Counsel properly refrains from evaluating potential claims concerning the plea
colloquy or the voluntariness of Goss’ guilty pleas because he has told her that he does not
want to challenge those pleas. See United States v. Knox, 287 F.3d 667, 670–72 (7th Cir. 2002).
In his Rule 51(b) response, Goss has confirmed counsel’s representation that he does not
wish to have his guilty pleas set aside.
Counsel considers whether Goss could challenge his overall prison term but
properly concludes that the possible arguments would be frivolous. Goss did not object to
the calculation of his guidelines range, and counsel has not identified any errors now. Nor
has counsel identified any basis to overcome the presumption that Goss’ within‐range
sentence is reasonable. See Rita v. United States, 551 U.S. 338, 341 (2007); United States v.

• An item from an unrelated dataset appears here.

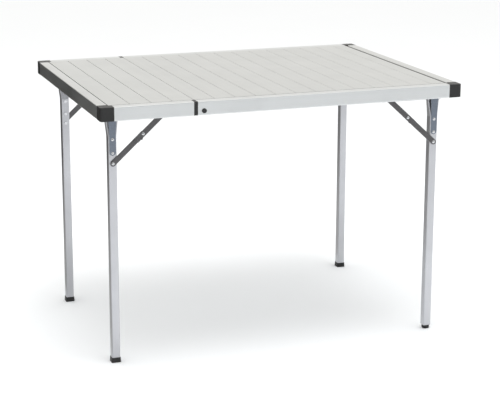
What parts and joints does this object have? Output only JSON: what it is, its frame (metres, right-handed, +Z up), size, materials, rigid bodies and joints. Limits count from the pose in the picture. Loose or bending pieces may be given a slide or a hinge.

Aslan, 644 F.3d 526, 531–32 (7th Cir. 2011). We agree with counsel that the district court gave
thorough consideration to the factors in 18 U.S.C. § 3553(a) when deciding Goss’ sentence.
The court discussed as potential mitigating factors his childhood exposure to his father’s
drug use, his belief that he suffers from mental illness, and the strong support offered by his
family despite his apparent 11‐year absence from their lives. Although the court was moved
by this support and felt that Goss has “tremendous potential,” the court concluded that a
guidelines sentence is nonetheless appropriate because of the length of time that Goss
evaded capture and his refusal to disclose any details about his life while he was a fugitive.
In his Rule 51(b) response, Goss argues that all of the § 3553(a) factors point to 24
months, not 87, as the appropriate sentence. But the role of weighing sentencing factors
belongs to the district court, not us. See United States v. Angle, 598 F.3d 352, 359 (7th Cir.
2010); United States v. Carter, 538 F.3d 784, 789–90 (7th Cir. 2008). Goss proposes several
other challenges to his prison sentence, but they also are frivolous. He first argues that the
statutory maximum for each of his convictions is 36 months, meaning that his total period
of imprisonment could not exceed 72 months, but the statutory maximum for a violation of
21 U.S.C. § 843(b) is 48 months. 21 U.S.C. § 843(d)(1). Thus, his total sentence of 87 months is
beneath the statutory maximum of 96 months. Goss also argues that he sold only 10.5 grams
of crack and that the district court thus overstated the drug quantity in finding that his
offense conduct involved at least 28 grams but less than 112 grams of crack. See U.S.S.G.
§ 2D1.1(c)(7). But in his plea agreement Goss joined the government in recommending that
No. 11‐3041 Page 3
the court find a drug quantity of between 50 and 150 grams of crack, and although he
objected to some factual elements of the presentence report, he did not object to the
probation officer’s assessment that his relevant conduct totaled at least 28 grams.
Goss’ final argument is that the district court should have imposed concurrent rather
than consecutive sentences because, in his view, his two convictions are for attempt crimes.
Yet both convictions arise from discrete criminal acts: two phone calls to coordinate drug
deals. These were not attempts. Once the district court decided on 87 months as the
appropriate penalty, consecutive sentences were necessary to reach that total punishment
because the statutory maximum for a violation of § 843(b) is 48 months. See U.S.S.G.
§ 5G1.2(d); United States v. Littrice, 666 F.3d 1053, 1059–60 (7th Cir. 2012); United States v.
Spano, 476 F.3d 476, 478 (7th Cir. 2007).
Accordingly, we GRANT counsel’s motion to withdraw and DISMISS the appeal.